- Request
Wherever the word "object" shows up in a line, please copy that line.

- Stored data
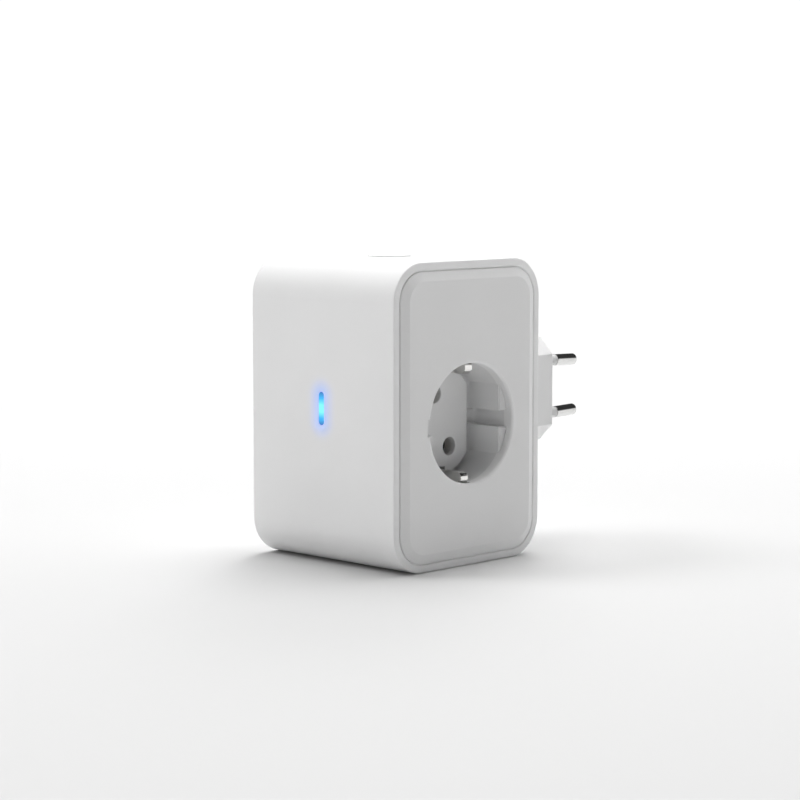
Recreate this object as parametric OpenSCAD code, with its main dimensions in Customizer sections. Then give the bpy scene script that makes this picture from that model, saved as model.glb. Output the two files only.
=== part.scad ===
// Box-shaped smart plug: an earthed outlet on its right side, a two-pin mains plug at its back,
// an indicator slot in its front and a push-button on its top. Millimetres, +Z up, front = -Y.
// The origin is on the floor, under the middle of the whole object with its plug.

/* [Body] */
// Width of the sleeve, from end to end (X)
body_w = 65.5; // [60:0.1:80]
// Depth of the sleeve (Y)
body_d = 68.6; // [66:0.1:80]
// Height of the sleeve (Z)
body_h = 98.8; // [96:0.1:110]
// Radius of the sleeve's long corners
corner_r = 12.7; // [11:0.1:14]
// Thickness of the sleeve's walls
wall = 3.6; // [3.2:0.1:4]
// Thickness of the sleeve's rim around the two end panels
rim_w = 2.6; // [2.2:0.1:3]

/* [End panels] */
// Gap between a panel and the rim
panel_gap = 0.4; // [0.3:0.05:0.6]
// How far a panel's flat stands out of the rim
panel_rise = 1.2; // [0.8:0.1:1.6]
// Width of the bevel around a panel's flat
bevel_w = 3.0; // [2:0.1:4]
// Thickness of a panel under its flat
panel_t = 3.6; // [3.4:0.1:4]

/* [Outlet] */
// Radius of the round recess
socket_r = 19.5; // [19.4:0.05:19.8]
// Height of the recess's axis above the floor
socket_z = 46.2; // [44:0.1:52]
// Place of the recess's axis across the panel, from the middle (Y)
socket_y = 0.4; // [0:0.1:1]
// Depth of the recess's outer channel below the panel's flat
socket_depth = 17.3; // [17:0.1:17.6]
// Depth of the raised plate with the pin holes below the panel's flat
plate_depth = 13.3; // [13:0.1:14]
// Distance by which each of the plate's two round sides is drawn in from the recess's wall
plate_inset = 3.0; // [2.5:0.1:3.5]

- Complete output
Recreate this object as parametric OpenSCAD code, with its main dimensions in Customizer sections. Then give the bpy scene script that makes this picture from that model, saved as model.glb. Output the two files only.
// The origin is on the floor, under the middle of the whole object with its plug.